The code is written in Go (Golang) is easy to maintain.
Go does not have crazy programming syntax like other languages do. It actually has a very neat and clean syntax.
The designers of the Go had this thing in mind when they were creating the language. That is code should be simple for other developers to understand and each segment of code should have minimum side effects on another segment. It will make the code easy to modify and maintain.
Go (Golang) intentionally leaves out several features of modern OOP languages.
No classes. Everything is divided into packages only. Go has only structs instead of classes.
It does not support inheritance. This feature will make the code easy to modify. By removing inheritance, Go makes it easier to understand the code.
No constructors.
No annotations.
No generics.
No exceptions.
The above features make Go very special from other languages. Unlike other new languages like Swift, the Go syntax is very stable. It remained the same since the initial public release 1.0, which makes it backward compatible.
Go is backed by Google.
This is not a direct technical advantage. However, Go is designed and supported by Google - one of the largest cloud infrastructures in the world.
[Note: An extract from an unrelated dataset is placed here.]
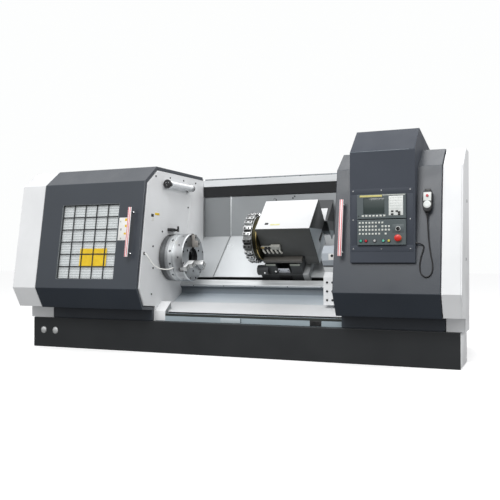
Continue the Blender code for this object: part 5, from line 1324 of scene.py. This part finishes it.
# Hand pendant: a black moulded grip with a light face, a red selector, a dial and a side
# button, hung on the door by its hook.
shape = bmesh.new()
PENDANT_TOP = PENDANT_STAND + PENDANT_DEPTH
grip = [
    (1.889, 0.648), (1.924, 0.648), (1.936, 0.664), (1.944, 0.700), (1.944, 0.806), (1.932, 0.820),
    (1.881, 0.820), (1.869, 0.806), (1.869, 0.700), (1.877, 0.664),
]
slab(shape, DOOR_FACE, grip, (PENDANT_STAND, PENDANT_TOP), 0.006, 0, 3)
block(shape, DOOR_FACE, (1.884, 1.929), (0.814, 0.8385), (0.0005, 0.040), 0.003, 0)
strap = (0.0005, PENDANT_STAND + 0.004)
block(shape, DOOR_FACE, (1.8945, 1.9185), (0.770, 0.8395), strap, 0.0015, 3)
face_plate = (PENDANT_TOP - 0.001, PENDANT_TOP + 0.0015)
block(shape, DOOR_FACE, (1.876, 1.937), (0.738, 0.806), face_plate, 0.001, 1)
selector = [(0.0, 0.012), (0.008, 0.012), (0.010, 0.010), (0.0115, 0.0), (0.0, 0.0)]
turn(shape, DOOR_FACE @ moved(1.9065, 0.778, PENDANT_TOP + 0.0015), selector, 28, 2)
dial = [(0.0, 0.010), (0.020, 0.010), (0.0215, 0.008), (0.029, 0.006), (0.030, 0.004)]
dial += [(0.030, 0.0), (0.0, 0.0)]
turn(shape, DOOR_FACE @ moved(1.9065, 0.708, PENDANT_TOP - 0.001), dial, 48, 1)
side_button = [(0.0, 0.008), (0.007, 0.008), (0.009, 0.0), (0.0, 0.0)]
turn(shape, DOOR_FACE @ moved(1.869, 0.762, 0.030) @ rotated(-90, "Y"), side_button, 20, 0)
knob_red = coloured("knob_red", (0.50, 0.02, 0.03))
piece(
    "hand_pendant", shape, [black_plastic, key_white, knob_red, black_steel], "right_door",
    "pendant",
)
shape = bmesh.new()
gland = [
    (0.0, 0.016), (0.0062, 0.016), (0.0085, 0.013), (0.0085, 0.009), (0.010, 0.008),
    (0.010, 0.0003), (0.0, 0.0003),
]
turn(shape, HOUSE @ moved(1.820, -0.242, 1.015) @ TURNED_ON_X, gland, 12)
piece("gland", shape, [black_plastic], "right_door", "cord_gland")

# Electrical cabinet at the rear: a white box with one door on hinges, a swing handle and
# two louvred vents.
dress(white_paint, "electrical_cabinet", "cabinet_door")
shape = bmesh.new()
half_hinge = [(0.0, 0.040), (0.007, 0.040), (0.009, 0.038)]
hinge = half_hinge + [(radius, -height) for radius, height in half_hinge[::-1]]
for up in (0.55, 1.00, 1.45):
    turn(shape, moved(-2.018, FRONT + 1.586, up), hinge, 20)
block(shape, HOUSE, (-0.975, -0.935), (1.588, 1.5955), (0.94, 1.12), 0.003)
block(shape, HOUSE, (-0.968, -0.942), (1.5955, 1.5998), (0.955, 1.095), 0.002)
piece("cabinet_fittings", shape, [black_plastic], "frame")
slat = [(0.0, 0.0), (0.0, 0.014), (0.006, 0.003), (0.006, 0.0)]
shape = bmesh.new()
for start in (0.48, 1.36):
    for up in spread(start, 0.022, 8):
        slab(shape, HOUSE @ moved(-1.63, 1.588, up) @ ALONG_X, slat, (0.0, 0.36))
piece("cabinet_vents", shape, [white_paint], "frame")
More than that, Go is also used by some big companies like BBC, IBM, Adobe, Intel and even Medium.
Conclusion:
Even if Go is very different from other object-oriented languages, it is still the same beast providing you super-efficient concurrency handling like Java, high performance like C/C++, and fun to code like Python/Perl. The developer needs to understand the hardware and make their program optimize appropriately. And the optimized software can run on cheaper and slower hardware and overall better impact on end-user experience.